Gaesser has spent his entire life on a farm. He’s been through the ups and downs of farming and knows firsthand the struggle to make it through the low times. He said what happens to Iowa agriculture happens to him and his family.

He understands agriculture because of his personal experience, but also through his volunteer work and experiences on the local, national and international level, and he feels he is uniquely qualified to fulfill the obligations of Iowa’s Secretary of Agriculture.

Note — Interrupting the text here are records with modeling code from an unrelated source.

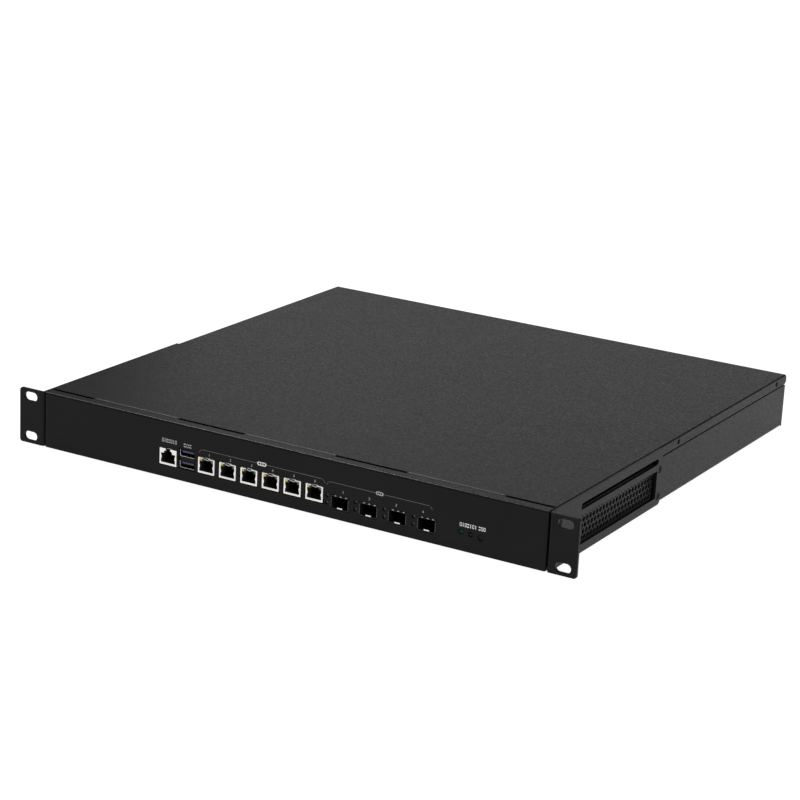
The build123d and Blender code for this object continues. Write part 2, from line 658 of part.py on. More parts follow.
with BuildPart() as rocker:
    with BuildSketch(Plane.XY.offset(ROCKER_Z - 4.8)):
        with Locations(Location((INLET_X, y_at(ROCKER_PIVOT), 0), (0, 0, ROCKER_TILT))):
            Polygon((-6.8, -2.4), (6.8, -2.4), (6.8, 4.1), (0, 2.9), (-6.8, 4.1), align=None)
    extrude(amount=9.6)
    with Locations((INLET_X, y_at(ROCKER_PIVOT), ROCKER_Z)):
        Cylinder(1.0, 11.4)
save(rocker.part, "rocker")

with BuildPart() as power_socket:
    block(140, 166, 196, 206, BOARD_TOP, BOARD_TOP + 11)
save(power_socket.part, "power_socket")

with BuildPart() as power_harness:
    block(141, 165, 206, 214, BOARD_TOP + 1, BOARD_TOP + 10)
    for i in range(6):
        rod(143 + 4 * i, BOARD_TOP + 5.5, 212, 264, 1.3)
    block(141, 165, 262, PSU[2], BOARD_TOP + 3, BOARD_TOP + 8)
save(power_harness.part, "power_harness")
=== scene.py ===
"""The looks of a rack-mount firewall appliance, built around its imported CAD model."""

import json
from math import cos, pi, radians, sin

import bmesh
import bpy
from mathutils import Matrix, Vector
from mathutils.geometry import tessellate_polygon


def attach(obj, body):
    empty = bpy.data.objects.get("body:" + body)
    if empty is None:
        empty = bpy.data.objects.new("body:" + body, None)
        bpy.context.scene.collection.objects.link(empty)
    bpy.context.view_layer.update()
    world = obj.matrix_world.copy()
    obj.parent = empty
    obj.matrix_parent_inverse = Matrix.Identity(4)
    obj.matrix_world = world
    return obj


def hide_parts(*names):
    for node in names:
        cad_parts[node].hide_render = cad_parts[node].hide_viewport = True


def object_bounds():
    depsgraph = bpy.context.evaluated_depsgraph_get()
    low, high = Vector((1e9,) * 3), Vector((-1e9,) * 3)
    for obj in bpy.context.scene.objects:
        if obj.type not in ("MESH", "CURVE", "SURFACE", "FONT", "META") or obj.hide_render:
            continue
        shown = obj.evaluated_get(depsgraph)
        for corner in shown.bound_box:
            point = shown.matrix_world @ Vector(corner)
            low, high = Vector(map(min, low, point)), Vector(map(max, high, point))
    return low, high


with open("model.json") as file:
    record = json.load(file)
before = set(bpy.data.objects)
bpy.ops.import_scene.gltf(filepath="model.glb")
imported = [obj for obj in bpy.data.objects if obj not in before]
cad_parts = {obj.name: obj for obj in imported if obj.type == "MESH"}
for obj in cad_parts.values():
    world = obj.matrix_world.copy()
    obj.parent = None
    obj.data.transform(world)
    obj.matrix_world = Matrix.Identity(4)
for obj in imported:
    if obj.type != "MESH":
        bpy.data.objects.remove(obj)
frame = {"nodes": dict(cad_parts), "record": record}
cad_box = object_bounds()
nodes = frame["nodes"]
scene = bpy.context.scene
HALF_DEPTH = -1000 * cad_box[0][1]  # half of the appliance's depth, in millimetres


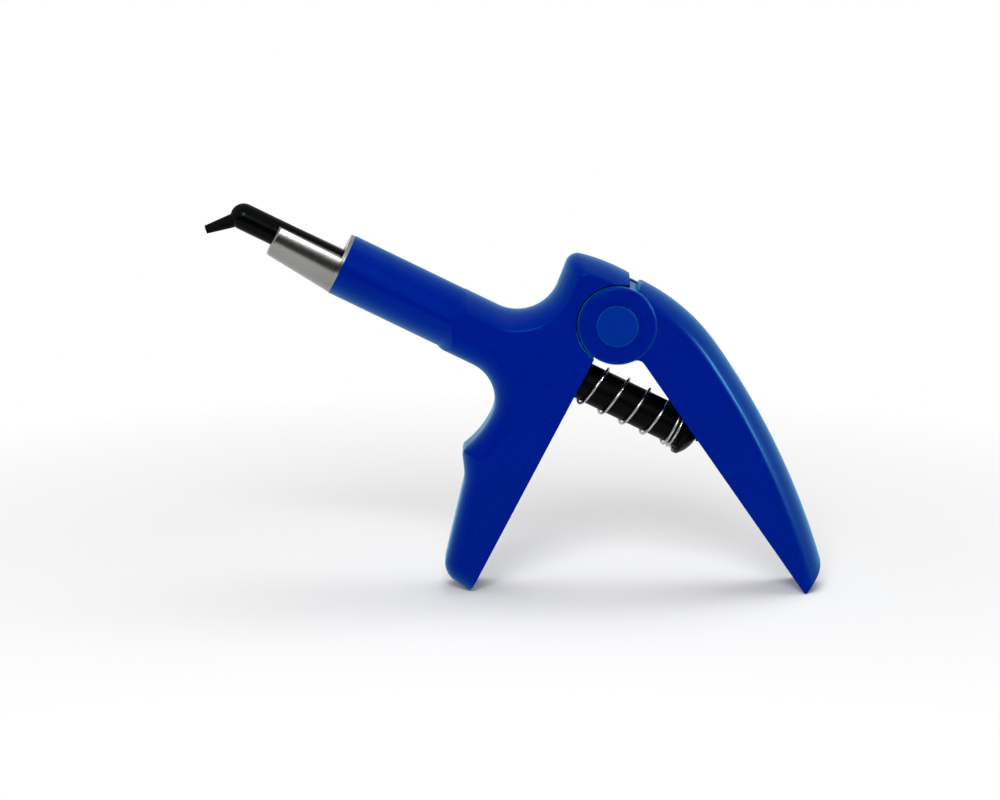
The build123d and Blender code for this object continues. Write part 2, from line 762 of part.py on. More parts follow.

“Our future is agriculture,” he said. “In order for us to grow, I believe that we need to continue to care for the land and care for our water and be able to pass those farms on to the next generation in better condition than when we got them. At the same time, I think we need to be innovative and stay up on top of the latest technology because that is what keeps us competitive in the world. It is a global market, and we need to be aware of that, and we need to be able to sell Iowa agriculture everywhere in the world.”